The Homewood - One Architect's Vision of the Future


The Homewood - One Architect's Vision of the Future

The Homewood in Esher is a classic Modernist house belonging to the National Trust. It was originally built by a young and untried architect for his very trusting and indulgent parents.

Prior to the Second World War, Mr and Mrs Gwynne had the good fortune to live in a Victorian house set in 10 acres of landscaped and manicured grounds in Esher, Surrey.

Their 24-year old son, Patrick, was training as an architect and in 1938 the fond parents allowed him to demolish their house in order to build a new one for them in his preferred new-fangled style. This was his first commission to build a house from scratch.

It soon became clear that the new build was going to exceed the estimate, so the family sold off a village they owned in Wales to finance the project - which finally cost £10,000 - a huge amount for the time.
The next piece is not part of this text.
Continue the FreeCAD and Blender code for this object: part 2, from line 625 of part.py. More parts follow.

The finished house was called The Homewood and was in a Modernist style. Patrick Gwynne had long been influenced by a school sketching excursion near Amersham in Buckinghamshire, where he saw the house "High and Over", one of the first Modernist houses built in Britain.
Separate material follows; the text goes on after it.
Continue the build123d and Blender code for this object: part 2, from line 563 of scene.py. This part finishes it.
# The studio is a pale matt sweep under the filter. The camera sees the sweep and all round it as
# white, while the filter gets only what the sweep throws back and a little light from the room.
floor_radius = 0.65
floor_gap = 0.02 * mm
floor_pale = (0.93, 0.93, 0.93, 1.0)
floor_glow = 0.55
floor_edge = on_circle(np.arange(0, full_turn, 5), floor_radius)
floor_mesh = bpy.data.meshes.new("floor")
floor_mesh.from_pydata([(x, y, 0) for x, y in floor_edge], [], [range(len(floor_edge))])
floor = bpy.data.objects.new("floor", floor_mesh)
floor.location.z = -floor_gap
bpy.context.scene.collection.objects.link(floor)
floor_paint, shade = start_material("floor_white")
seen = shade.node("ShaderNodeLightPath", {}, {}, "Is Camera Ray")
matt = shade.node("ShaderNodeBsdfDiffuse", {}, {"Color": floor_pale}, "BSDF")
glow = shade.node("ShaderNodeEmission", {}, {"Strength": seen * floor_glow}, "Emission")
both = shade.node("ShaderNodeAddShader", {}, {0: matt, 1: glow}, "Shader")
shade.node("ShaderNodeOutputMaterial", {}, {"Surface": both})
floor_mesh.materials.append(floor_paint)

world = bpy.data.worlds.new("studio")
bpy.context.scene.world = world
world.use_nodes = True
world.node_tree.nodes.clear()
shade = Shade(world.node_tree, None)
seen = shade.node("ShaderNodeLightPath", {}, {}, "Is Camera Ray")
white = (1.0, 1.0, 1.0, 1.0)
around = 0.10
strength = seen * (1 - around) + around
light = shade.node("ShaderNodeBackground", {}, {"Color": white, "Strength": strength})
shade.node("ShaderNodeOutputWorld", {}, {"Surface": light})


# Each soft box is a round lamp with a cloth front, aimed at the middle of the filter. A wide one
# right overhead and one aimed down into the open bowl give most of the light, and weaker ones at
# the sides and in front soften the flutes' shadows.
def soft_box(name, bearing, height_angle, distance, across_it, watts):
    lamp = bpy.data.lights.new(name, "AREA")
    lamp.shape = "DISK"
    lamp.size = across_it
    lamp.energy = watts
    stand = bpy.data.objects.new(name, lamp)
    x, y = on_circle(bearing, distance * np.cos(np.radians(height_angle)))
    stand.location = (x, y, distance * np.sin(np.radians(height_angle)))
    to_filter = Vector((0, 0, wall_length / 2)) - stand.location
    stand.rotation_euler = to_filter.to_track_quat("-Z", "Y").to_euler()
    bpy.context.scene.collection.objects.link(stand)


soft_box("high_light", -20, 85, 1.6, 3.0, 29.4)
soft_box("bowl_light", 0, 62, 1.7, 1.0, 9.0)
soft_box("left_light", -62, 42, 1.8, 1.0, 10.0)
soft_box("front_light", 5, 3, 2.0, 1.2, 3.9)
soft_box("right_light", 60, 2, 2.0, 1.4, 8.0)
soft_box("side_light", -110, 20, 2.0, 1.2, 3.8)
The Homewood is elevated on narrow pillars (piloti) and is typical of the style with horizontal lines and lack of exterior decoration. The interior is open plan with the spaces signified by furniture arrangement. It is spare, spacious and functional, yet comfortable. The ingenuity of the youthful architect is evident in mechanised blinds over the floor to ceiling windows, convertible work desks, multipurpose cabinets (some with interior lighting), concealed storage and bedroom ensuites. The colour scheme is neutral ranging from cream or white, shades of brown to chocolate and black with some sky blue accessories. There is a touch of luxury, though, with one lavish bespoke glass chandelier on the landing.
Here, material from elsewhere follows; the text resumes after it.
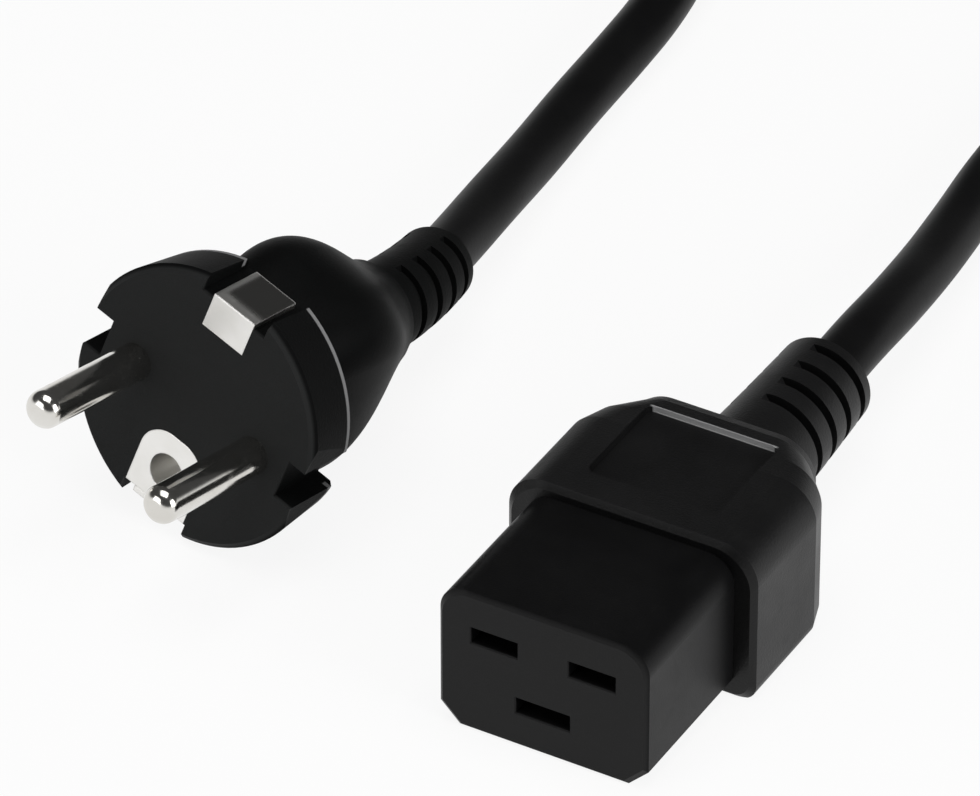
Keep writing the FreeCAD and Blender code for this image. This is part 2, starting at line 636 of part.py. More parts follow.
def main():
    os.makedirs("parts", exist_ok=True)
    nodes, connector_exit = connector()
    plug_nodes, plug_exit = plug()
    turn = Rotation(Vector(0, 0, 1), PLUG_HEADING)
    turn = turn.multiply(Rotation(Vector(1, 0, 0), PLUG_PITCH))
    turn = turn.multiply(Rotation(Vector(0, 1, 0), PLUG_ROLL))
    plug_place = Placement(Vector(PLUG_X, PLUG_Y, PLUG_Z), turn)
    for name, shape in plug_nodes.items():
        nodes[name] = shape.copy()
        nodes[name].Placement = plug_place.multiply(shape.Placement)
    nodes["cord_connector_run"], first = run(connector_exit, CONNECTOR_ROUTE)
    nodes["cord_plug_run"], second = run(plug_place.multiply(plug_exit), PLUG_ROUTE)
    nodes["cord_coil"] = coil()
    nodes["cord_coil_tie"] = coil_tie()
    for name, shape in nodes.items():
        b = shape.BoundBox
        print("%-22s %d solid valid %s  x %.2f %.2f  y %.2f %.2f  z %.2f %.2f  v %.1f" % (
            name, len(shape.Solids), shape.isValid(), b.XMin, b.XMax, b.YMin, b.YMax, b.ZMin, b.ZMax,
            shape.Volume))
        shape.exportStep("parts/%s.step" % name)
    print("connector exit", connector_exit.Base, "plug exit", plug_place.multiply(plug_exit).Base)


main()
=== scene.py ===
# %% [markdown]
# # A C19 appliance lead
# A heavy three-core mains lead: a C19 connector at one end, an earthed two-pin plug at the other
# and 1.8 m of round flexible cord between them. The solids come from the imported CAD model,
# which is loaded here and never moved. This file adds what the solids leave out: the cord as one
# supple line, the finish of every material, and the small relief that catches the light.

import math

import bpy
import numpy as np
from mathutils import Matrix, Vector


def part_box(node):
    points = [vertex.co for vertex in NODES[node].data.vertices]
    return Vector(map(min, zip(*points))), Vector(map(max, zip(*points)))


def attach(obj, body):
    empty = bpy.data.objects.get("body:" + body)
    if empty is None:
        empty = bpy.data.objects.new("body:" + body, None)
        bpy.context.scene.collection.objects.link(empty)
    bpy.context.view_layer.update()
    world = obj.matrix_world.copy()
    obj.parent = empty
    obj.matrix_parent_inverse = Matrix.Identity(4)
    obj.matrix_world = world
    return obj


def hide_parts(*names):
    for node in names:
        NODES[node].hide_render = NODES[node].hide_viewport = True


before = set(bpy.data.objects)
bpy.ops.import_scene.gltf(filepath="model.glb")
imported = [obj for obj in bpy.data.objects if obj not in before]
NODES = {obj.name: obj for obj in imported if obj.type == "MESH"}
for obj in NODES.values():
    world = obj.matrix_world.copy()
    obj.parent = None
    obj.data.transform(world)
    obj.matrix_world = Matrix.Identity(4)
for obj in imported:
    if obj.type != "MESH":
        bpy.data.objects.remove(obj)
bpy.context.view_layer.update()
MM = 0.001

# %% [markdown]
# ## The camera
# A long lens far away flattens perspective, so both ends of the lead keep their true proportions.
# It could be aimed by hand with a Track To constraint; here the place and the three axes of the
# camera are written out, so that nothing shifts when a piece is added.

# %% Camera
scene = bpy.context.scene
scene.view_settings.view_transform = "Standard"
CAMERA_AT = Vector((403.09, -751.62, 652.99)) * MM
CAMERA_HEADING = math.radians(29.8)
CAMERA_DIP = math.radians(36.2)
SENSOR_MM = 36.0
LENS_MM = 330.6
CLIP_NEAR = 0.05
CLIP_FAR = 20.0

right = Vector((math.cos(CAMERA_HEADING), math.sin(CAMERA_HEADING), 0))
level = Vector((-math.sin(CAMERA_HEADING), math.cos(CAMERA_HEADING), 0))
forward = level * math.cos(CAMERA_DIP) - Vector((0, 0, math.sin(CAMERA_DIP)))
up = right.cross(forward)
camera_data = bpy.data.cameras.new("camera")
camera_data.sensor_width = SENSOR_MM
camera_data.lens = LENS_MM
camera_data.clip_start = CLIP_NEAR
camera_data.clip_end = CLIP_FAR
camera = bpy.data.objects.new("camera", camera_data)
scene.collection.objects.link(camera)
axes = Matrix((right, up, -forward)).transposed()
camera.matrix_world = Matrix.Translation(CAMERA_AT) @ axes.to_4x4()
scene.camera = camera
print("camera looks along", [round(v, 3) for v in forward])

# %% [markdown]
# ## The cord
# A sheath of soft PVC round three twisted cores. It leaves the connector, runs off to the rear, is
# wound into a neat coil two rows high and three columns wide, and comes back to the plug. It
# could be swept in the CAD model, but only runs and arcs pass there, and they look like bent wire.
# One NURBS spline has no kinks at all. Its control points are the CAD route's points, and the
# turns of the coil are more points of the same spline.

# %% Route of the cord
CORD_D = 7.4 * MM
LEAD_RUN = 8.8 * MM  # straight start out of each strain relief
CONNECTOR_EXIT = Vector((-0.4451, 35.4032, 9.4389)) * MM
CONNECTOR_AHEAD = Vector((-0.034767, 0.999391, 0.003042))
PLUG_EXIT = Vector((-54.0083, 33.2664, 9.0049)) * MM
PLUG_AHEAD = Vector((-0.1652, 0.9689, -0.1838))
CONNECTOR_ROUTE = (
    (-1.4, 55.5, 8.2), (-3.0, 67.0, 5.8), (-4.7, 78.0, 4.5), (-6.1, 89.0, 3.9),
    (-6.7, 100.5, 3.9), (-5.1, 112.5, 4.0), (-0.3, 124.5, 4.3), (7.0, 136.5, 4.8),
    (11.8, 148.5, 5.1), (13.4, 160.5, 5.2), (13.4, 168.0, 5.2),
)
PLUG_ROUTE = (
    (-57.1, 54.5, 5.7), (-58.6, 66.5, 4.4), (-59.7, 78.5, 3.9), (-60.4, 90.5, 3.9),
    (-61.0, 102.5, 3.9), (-63.0, 114.1, 4.6), (-68.8, 125.7, 6.7), (-77.6, 137.3, 9.8),
    (-83.4, 148.9, 11.9), (-85.4, 160.5, 12.6), (-85.4, 168.0, 12.6),
)
print("route points", len(CONNECTOR_ROUTE) + len(PLUG_ROUTE))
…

Sadly, Gwynne's parents only had one good year in the house before the war intervened, and they both died in 1942. Patrick Gwynne continued to live in the house for the rest of his life. He had a successful and influential architectural career, but The Homewood remained forever his favourite creation and he enriched it over the years with contemporary features and furniture of his own design, and by creating the beautiful woodland garden.

When Patrick Gwynne died, he left the house to the National Trust on the proviso that a family would live in it and that it must be open to the public for one day a week for six months of the year.

The house has featured in the occasional period drama, including a television version of Agatha Christie's Endless Night, in which it features as a major motivator of the action.